Another notable point here is to step back from the survey and consider what variables influence the data. We are at record low unemployment and career opportunities are not scarce. The perception of stability or instability will always be impacted by a variable of that magnitude and weight, but it is not indefinite. In that sense, we must prepare for the reality that these data points are moving targets and our best hope of staying on the cutting edge of any shift in that reality is to be connected to it. This is, again, why organizational partnerships and alliances are so critical to providing relevant solutions.
MM: I see a growing opportunity to build and develop new certificate programs. There are many shorter credential options that an individual can turn to in order to upskill, reskill, or just professionally develop. As we think about the career-long learning needs of adults, they cover a broad range of credentials and learning experiences.
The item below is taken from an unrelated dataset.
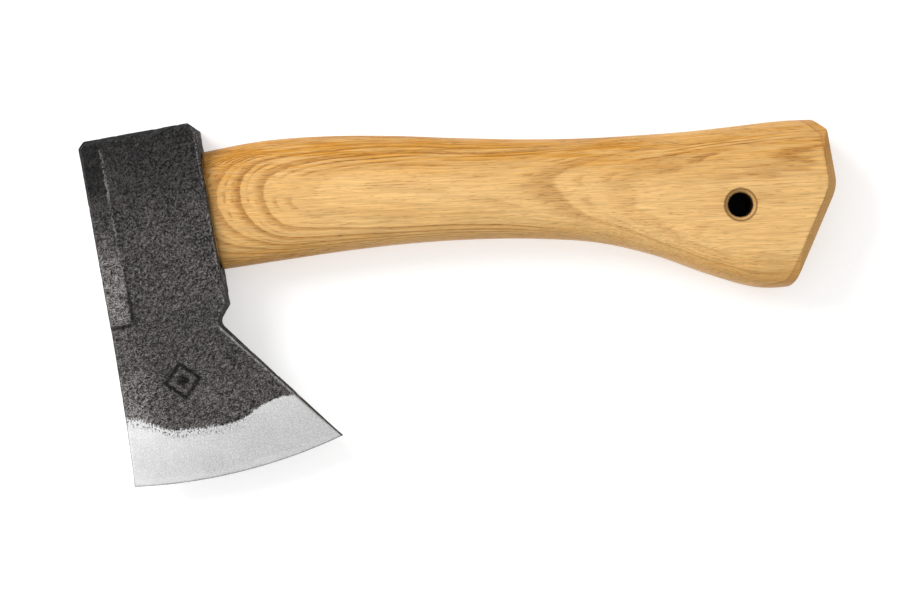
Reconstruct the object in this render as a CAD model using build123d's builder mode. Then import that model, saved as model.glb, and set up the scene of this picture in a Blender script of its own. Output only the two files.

At CCO we look closely at our certificate offerings, and to ensure our programs are aligned with the skills and competencies that employers are looking for.
For us, the survey validated our direction, focused on moving beyond the degree-program paradigm. We’ve already engaged with our truED alliance organizations to develop badge programs that roll into certificates and full degree programs. I suspect we will be chunking out our education offerings into even smaller segments, keeping stackability in mind.